Back in the late 70s in my hometown of Philadelphia, I worked for the national office of a program called Green Circle. Started by Gladys Rawlins, an African American teacher in the Philly school system, it was designed to help kids deal with human differences in a positive way.
The national office made the program available to groups throughout the country that wanted to offer it to kids. They would buy the materials from us and use our training manual to bring their people up to speed on how to present the program.
The Green Circle presentation focused on a creature named Churkendoose, who was part chicken, turkey, duck and goose. Being so unusual, he was, of course, ridiculed and bullied mercilessly in the barnyard by the other animals. Don’t worry, the story has a happy ending: the other animals eventually came to accept the Churkendoose for who he was.
One of the leading sponsors of Green Circle was the Girl Scouts. Troops throughout the country regularly spread the message about the Churkendoose to all of their members. Even when we added sexual orientation to the list of differences (race, ethnicity, age, culture, religion, etc.) that we talked about in our presentation, they stuck with us. The non-Girl Scout group in Utah dropped us when we started discussing LGBT folks as part of the human family, but not the Girl Scouts.
Judging by a recent story in the news, the Girl Scouts are still living the message of Green Circle.

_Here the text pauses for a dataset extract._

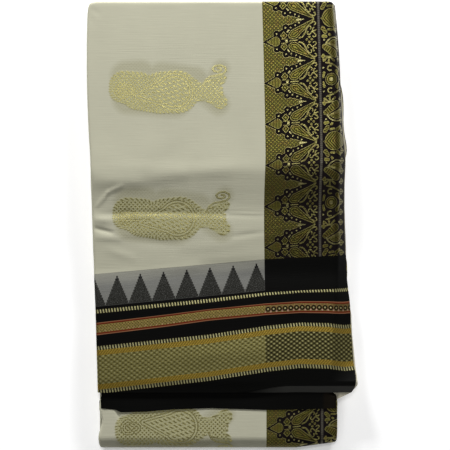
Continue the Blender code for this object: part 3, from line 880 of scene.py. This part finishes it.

According to CNN, Girl Scouts of Colorado have accepted a 7-year-old transgender girl into their ranks, after initially rejecting her. The rejection, they said, was a mistake. "If a child identifies as a girl and the child's family presents her as a girl, Girl Scouts of Colorado welcomes her as a Girl Scout," the group said in a truly amazing statement.
Of course, not all Girl Scouts are happy about the decision. A group calling itself HonestGirlScouts.com has produced a video blasting the Colorado Girl Scouts for accepting young Bobby Montoya. They are starting a boycott of the very thing that Girl Scouts are most known for.
"I ask all fellow Girl Scouts who want a true, all-girl experience not to sell any Girl Scouts cookies until GSUSA (Girl Scouts of the USA) addresses our concerns," said a girl who identifies herself only as Taylor. She supposedly lives in California. "I ask all parents who want their girls to be in a safe environment to tell their leaders why you will not allow your girls to make any more money for GSUSA."
A counter boycott effort has been launched by LGBT organizations.
I usually ignore the Girl Scouts selling their wares in my Castro neighborhood. I’m vegan, and the cookies have sugar, palm oil and dairy products in them. But this year I will buy some and give them to my friends and co-workers.
It’s the least I can do to say thanks to the Colorado Girl Scouts for doing the right thing.